Sometimes, God has to take away the familiar and the comfortable in our lives so that we will depend totally upon Him. We may not have kings and princes that we depend on, but sometimes God changes our employers and supervisors, professors and teachers, pastors and bishops, so that we know who is truly in authority. Sometimes, I’m sure our candidates lose elections and our favorite teachers leave us, just so we’ll depend more on God.

We may not have a sacrificial system or sacred pillars, but sometimes God has to take away the comfortable aspects of our “religion.” Sometimes, we have to learn a new song or try a new ministry. Sometimes, we have to accept a new challenge or give up a comfortable position in ministry. Sometimes, we may have to witness where we’re not comfortable or take an unpopular stand.

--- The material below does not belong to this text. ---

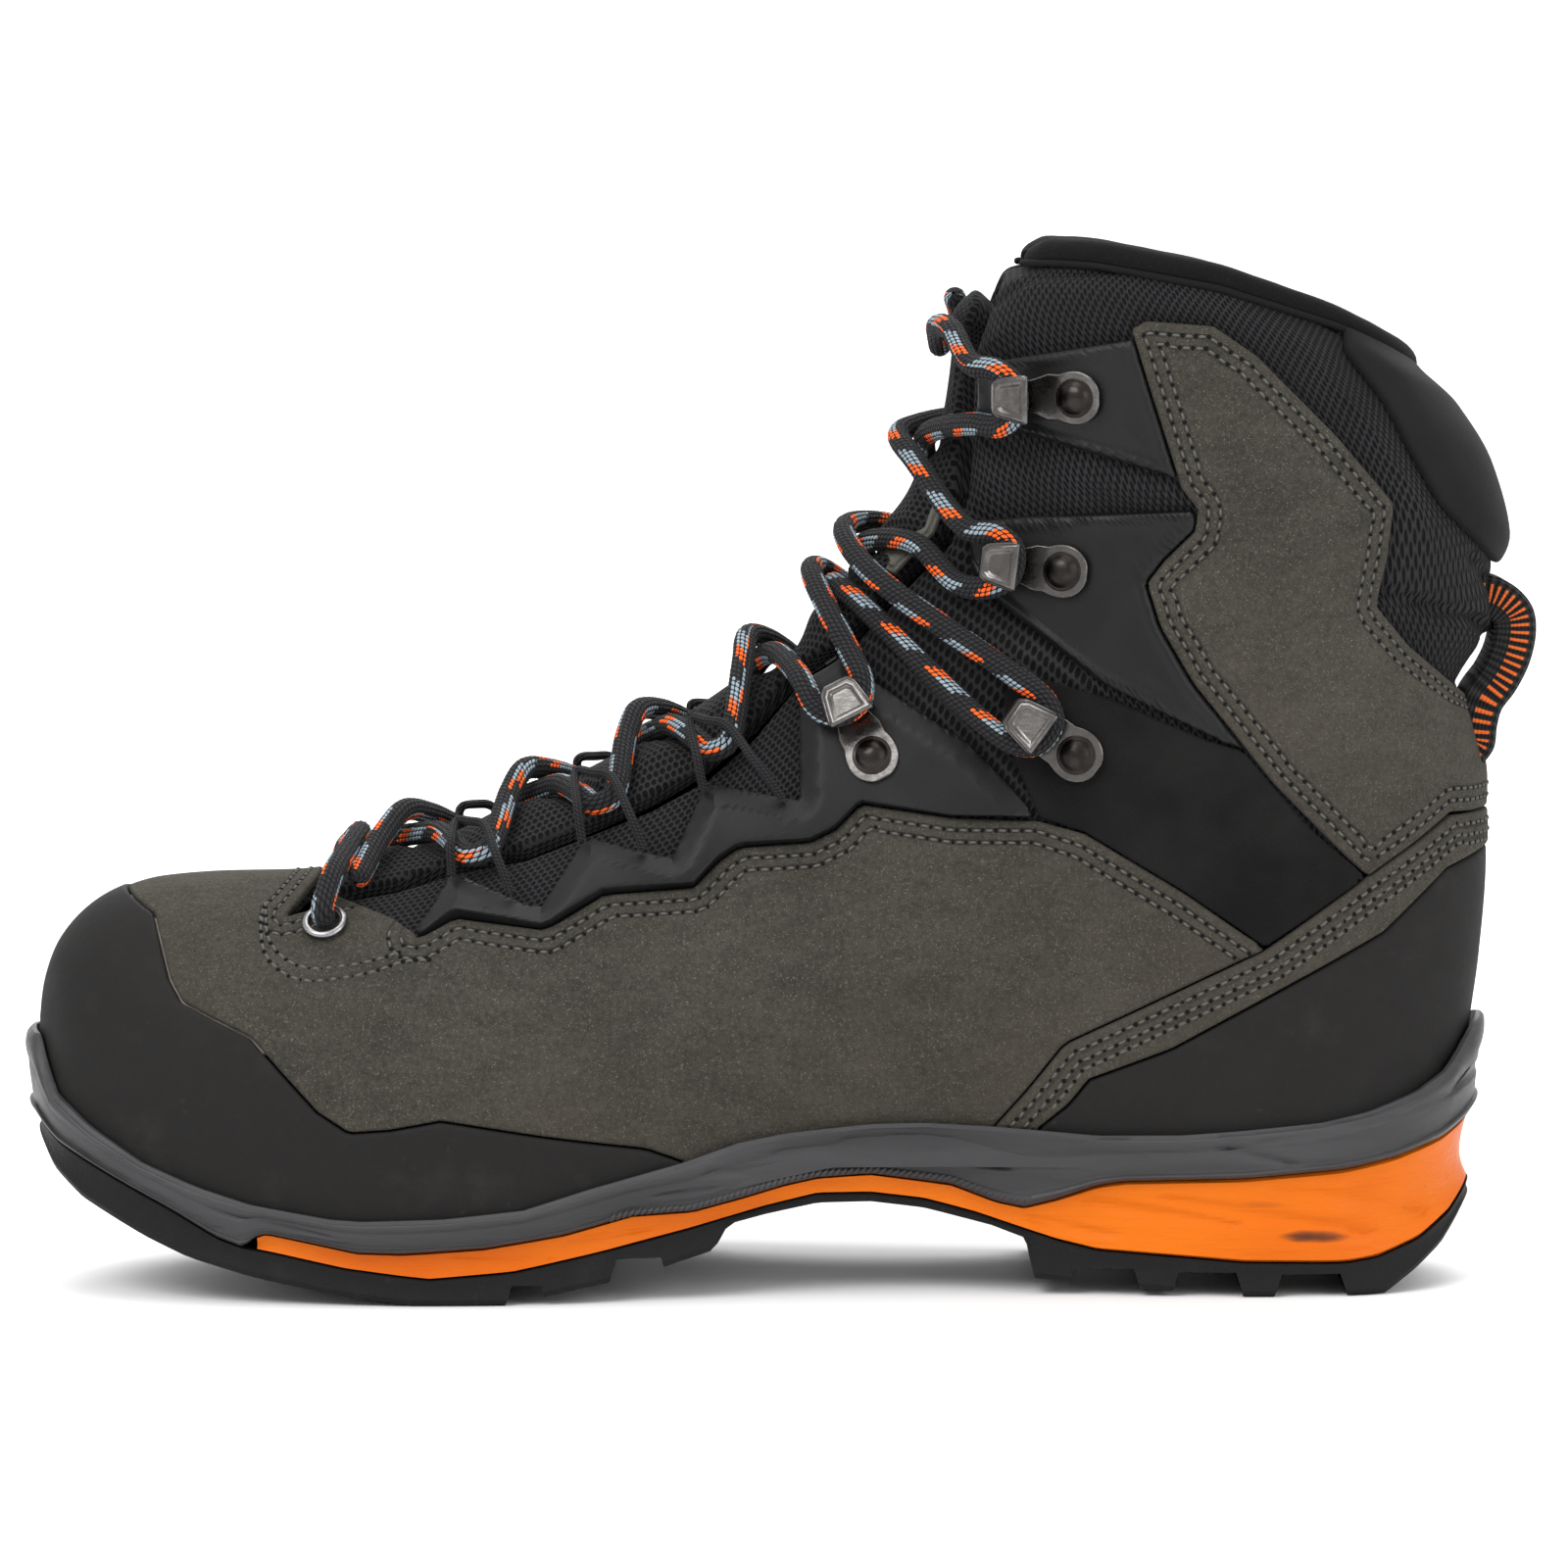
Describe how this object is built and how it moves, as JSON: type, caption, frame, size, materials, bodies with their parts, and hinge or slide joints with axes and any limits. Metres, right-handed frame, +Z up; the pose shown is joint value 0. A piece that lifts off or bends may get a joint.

But the fabulous news is that once we return to God, once we reverently approach God, God’s goodness is available to us—the whole goodness of God, the presence of the Holy Spirit within our lives. But the Holy Spirit only functions when we are forgiven and restored.

So, the thrust of this message is twofold. First, we need to love like God loves. We need to forgive people multiple times—even if it costs us. Second, we need to quit promising cheap grace. God wants whole persons, not just a ring finger. God wants our whole loyalty, not just a wedding vow.

How about it? Are we going to hang out in the temple of the false god or are we going to make our lives the Temple of the Holy Spirit? Jesus, the ultimate descendent of King David, makes it possible for us to become part of that New Israel, the church. And that means we can truly become the Bride that God wants us to be instead of the bride that Gomer (and by extension, Israel) was.